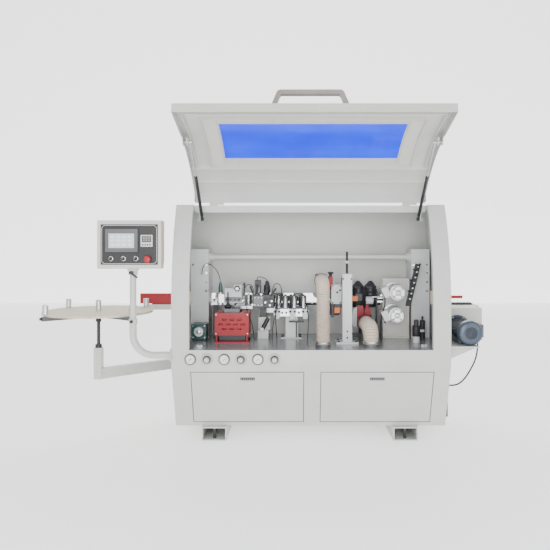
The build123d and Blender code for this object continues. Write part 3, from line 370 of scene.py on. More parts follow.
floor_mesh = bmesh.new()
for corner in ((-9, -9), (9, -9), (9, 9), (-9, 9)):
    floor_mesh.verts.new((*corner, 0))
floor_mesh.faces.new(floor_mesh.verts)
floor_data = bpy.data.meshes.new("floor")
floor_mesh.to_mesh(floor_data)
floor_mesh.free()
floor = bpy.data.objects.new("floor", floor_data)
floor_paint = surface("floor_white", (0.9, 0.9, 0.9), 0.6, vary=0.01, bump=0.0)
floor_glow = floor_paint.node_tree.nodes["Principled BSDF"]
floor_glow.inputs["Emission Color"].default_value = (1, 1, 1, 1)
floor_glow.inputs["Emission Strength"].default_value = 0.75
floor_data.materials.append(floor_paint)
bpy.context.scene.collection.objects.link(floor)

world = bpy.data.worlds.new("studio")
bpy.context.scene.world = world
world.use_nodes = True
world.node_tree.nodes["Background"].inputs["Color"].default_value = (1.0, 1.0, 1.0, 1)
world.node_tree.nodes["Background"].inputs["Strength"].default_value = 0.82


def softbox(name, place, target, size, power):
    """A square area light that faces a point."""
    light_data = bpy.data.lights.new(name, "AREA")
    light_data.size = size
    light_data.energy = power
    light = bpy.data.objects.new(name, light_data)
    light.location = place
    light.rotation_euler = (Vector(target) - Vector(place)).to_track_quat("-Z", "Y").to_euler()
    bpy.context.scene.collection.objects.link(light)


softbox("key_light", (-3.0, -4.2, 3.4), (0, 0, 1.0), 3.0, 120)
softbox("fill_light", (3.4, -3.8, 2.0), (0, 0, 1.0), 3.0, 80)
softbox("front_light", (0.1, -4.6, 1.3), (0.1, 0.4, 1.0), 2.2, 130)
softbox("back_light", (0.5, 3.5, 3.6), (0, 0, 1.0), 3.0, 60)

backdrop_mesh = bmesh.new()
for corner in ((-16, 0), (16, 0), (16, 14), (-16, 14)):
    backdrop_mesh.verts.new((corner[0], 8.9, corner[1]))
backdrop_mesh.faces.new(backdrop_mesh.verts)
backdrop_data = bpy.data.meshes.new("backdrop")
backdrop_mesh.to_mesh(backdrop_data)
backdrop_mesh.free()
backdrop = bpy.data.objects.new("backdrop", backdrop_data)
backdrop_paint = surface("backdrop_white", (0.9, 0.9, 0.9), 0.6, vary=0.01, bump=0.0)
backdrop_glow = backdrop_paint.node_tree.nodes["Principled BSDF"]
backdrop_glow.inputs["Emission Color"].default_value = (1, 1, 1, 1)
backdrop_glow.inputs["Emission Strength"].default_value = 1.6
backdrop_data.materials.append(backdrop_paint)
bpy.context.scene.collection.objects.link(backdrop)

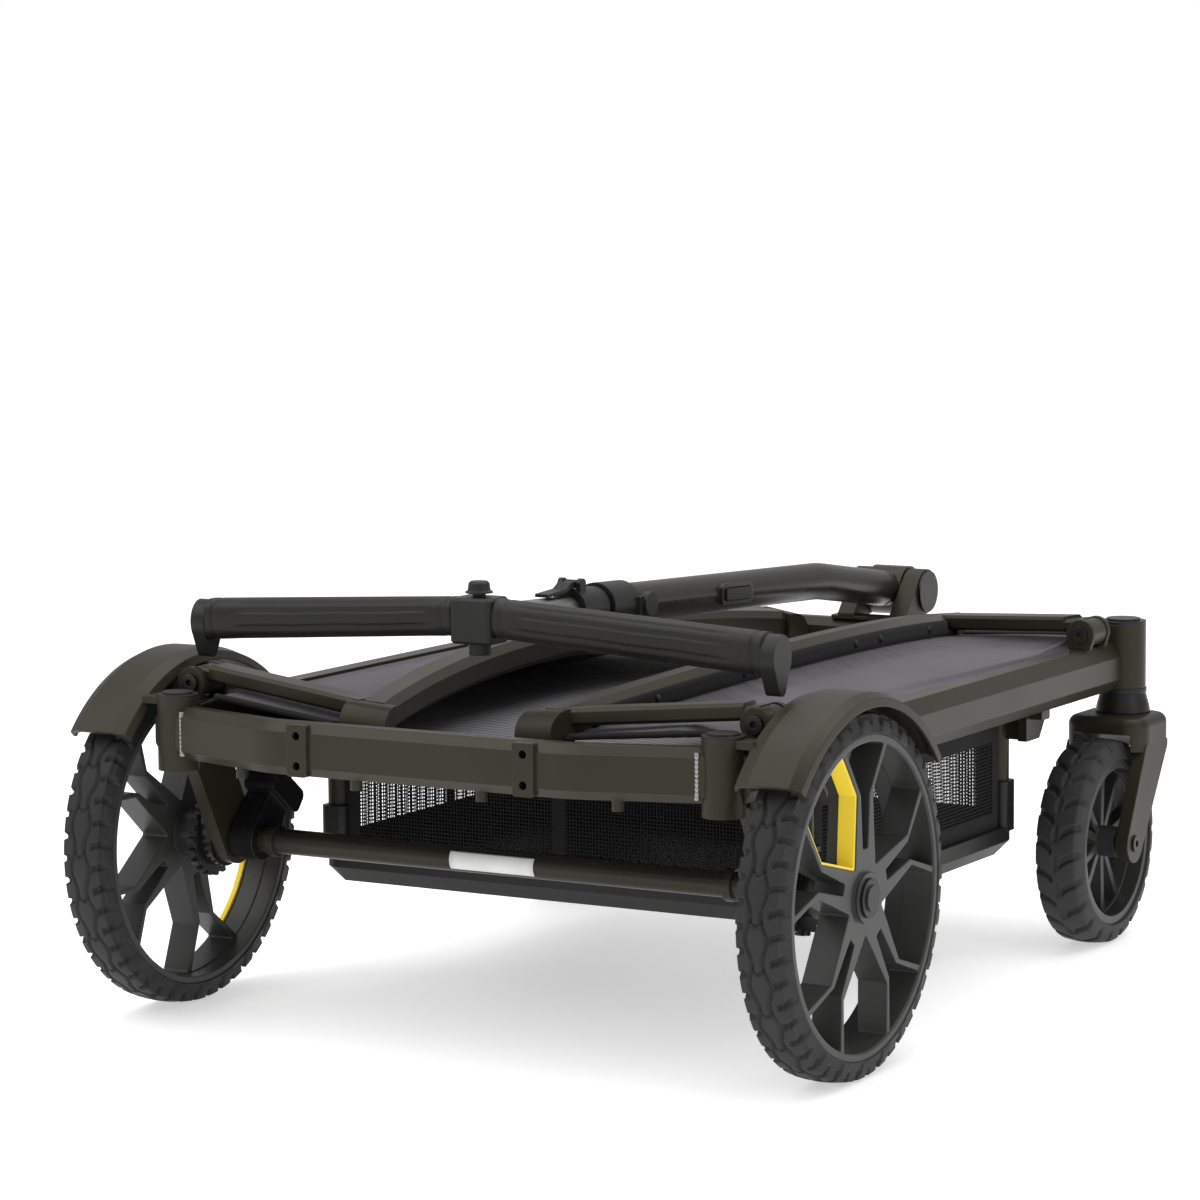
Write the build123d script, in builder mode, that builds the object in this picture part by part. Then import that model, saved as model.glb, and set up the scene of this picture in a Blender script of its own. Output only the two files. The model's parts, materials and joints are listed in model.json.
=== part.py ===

━━━━━━━━

Given request: Write every entry out again exactly.

Solution to the problem:
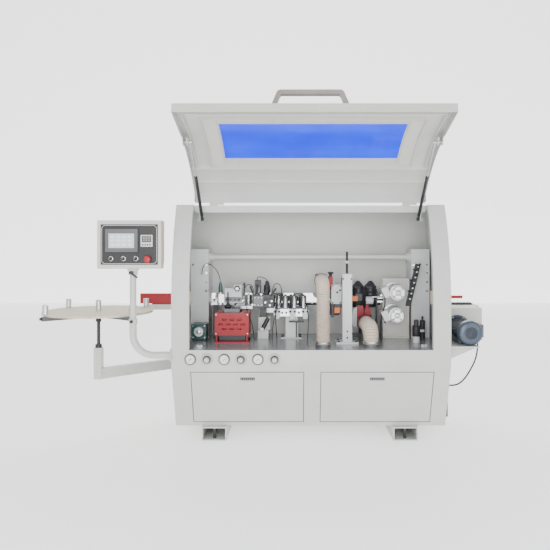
The build123d and Blender code for this object continues. Write part 3, from line 370 of scene.py on. More parts follow.
floor_mesh = bmesh.new()
for corner in ((-9, -9), (9, -9), (9, 9), (-9, 9)):
    floor_mesh.verts.new((*corner, 0))
floor_mesh.faces.new(floor_mesh.verts)
floor_data = bpy.data.meshes.new("floor")
floor_mesh.to_mesh(floor_data)
floor_mesh.free()
floor = bpy.data.objects.new("floor", floor_data)
floor_paint = surface("floor_white", (0.9, 0.9, 0.9), 0.6, vary=0.01, bump=0.0)
floor_glow = floor_paint.node_tree.nodes["Principled BSDF"]
floor_glow.inputs["Emission Color"].default_value = (1, 1, 1, 1)
floor_glow.inputs["Emission Strength"].default_value = 0.75
floor_data.materials.append(floor_paint)
bpy.context.scene.collection.objects.link(floor)

world = bpy.data.worlds.new("studio")
bpy.context.scene.world = world
world.use_nodes = True
world.node_tree.nodes["Background"].inputs["Color"].default_value = (1.0, 1.0, 1.0, 1)
world.node_tree.nodes["Background"].inputs["Strength"].default_value = 0.82


def softbox(name, place, target, size, power):
    """A square area light that faces a point."""
    light_data = bpy.data.lights.new(name, "AREA")
    light_data.size = size
    light_data.energy = power
    light = bpy.data.objects.new(name, light_data)
    light.location = place
    light.rotation_euler = (Vector(target) - Vector(place)).to_track_quat("-Z", "Y").to_euler()
    bpy.context.scene.collection.objects.link(light)


softbox("key_light", (-3.0, -4.2, 3.4), (0, 0, 1.0), 3.0, 120)
softbox("fill_light", (3.4, -3.8, 2.0), (0, 0, 1.0), 3.0, 80)
softbox("front_light", (0.1, -4.6, 1.3), (0.1, 0.4, 1.0), 2.2, 130)
softbox("back_light", (0.5, 3.5, 3.6), (0, 0, 1.0), 3.0, 60)

backdrop_mesh = bmesh.new()
for corner in ((-16, 0), (16, 0), (16, 14), (-16, 14)):
    backdrop_mesh.verts.new((corner[0], 8.9, corner[1]))
backdrop_mesh.faces.new(backdrop_mesh.verts)
backdrop_data = bpy.data.meshes.new("backdrop")
backdrop_mesh.to_mesh(backdrop_data)
backdrop_mesh.free()
backdrop = bpy.data.objects.new("backdrop", backdrop_data)
backdrop_paint = surface("backdrop_white", (0.9, 0.9, 0.9), 0.6, vary=0.01, bump=0.0)
backdrop_glow = backdrop_paint.node_tree.nodes["Principled BSDF"]
backdrop_glow.inputs["Emission Color"].default_value = (1, 1, 1, 1)
backdrop_glow.inputs["Emission Strength"].default_value = 1.6
backdrop_data.materials.append(backdrop_paint)
bpy.context.scene.collection.objects.link(backdrop)

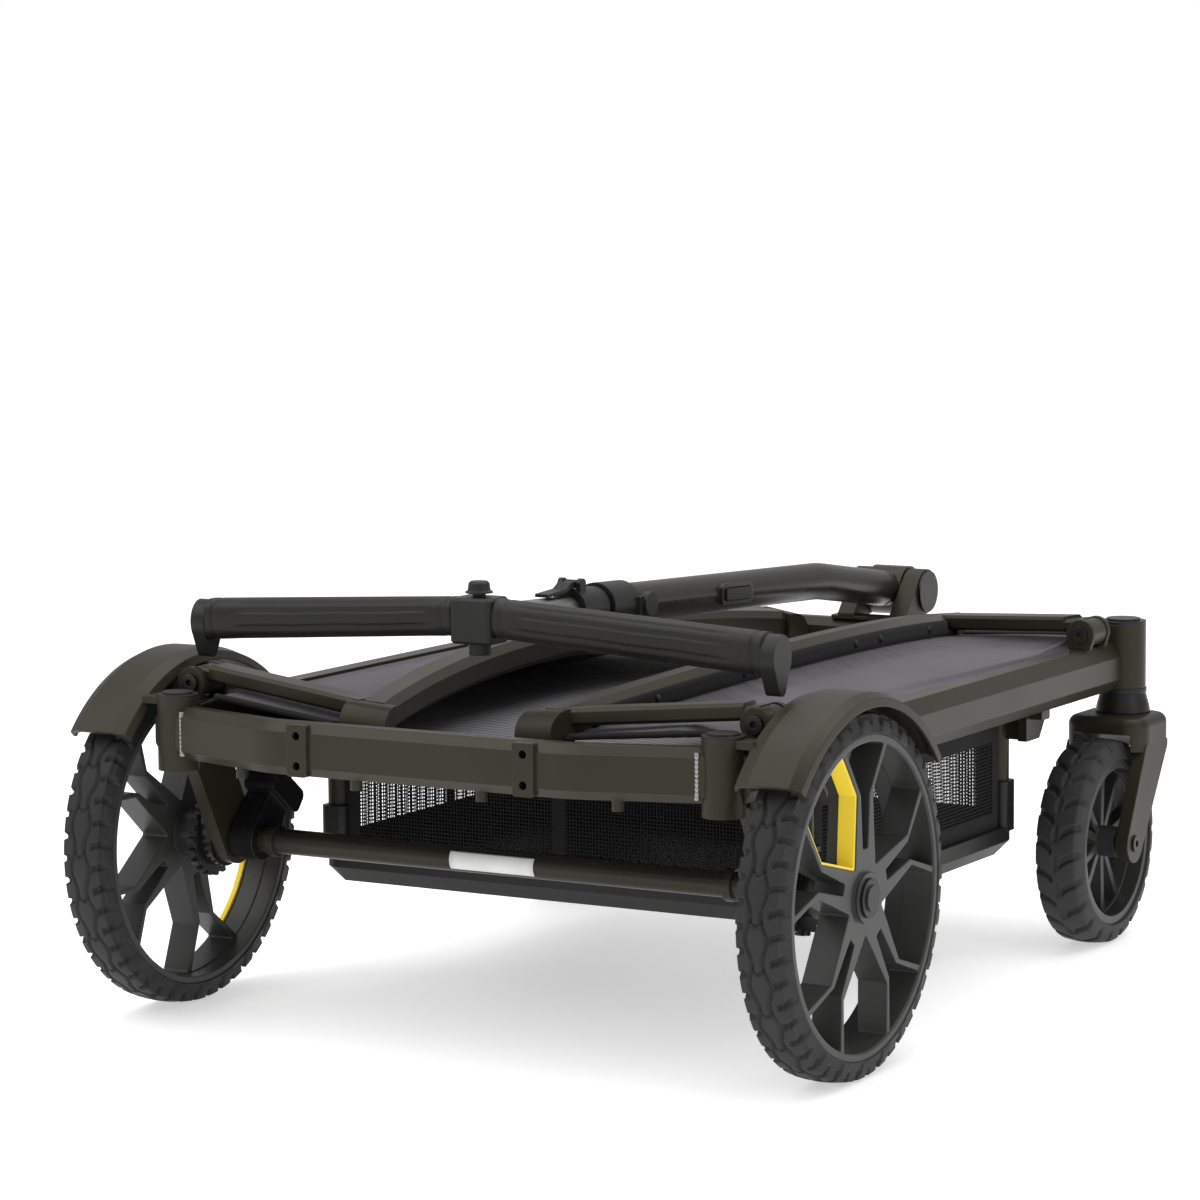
Write the build123d script, in builder mode, that builds the object in this picture part by part. Then import that model, saved as model.glb, and set up the scene of this picture in a Blender script of its own. Output only the two files. The model's parts, materials and joints are listed in model.json.
=== part.py ===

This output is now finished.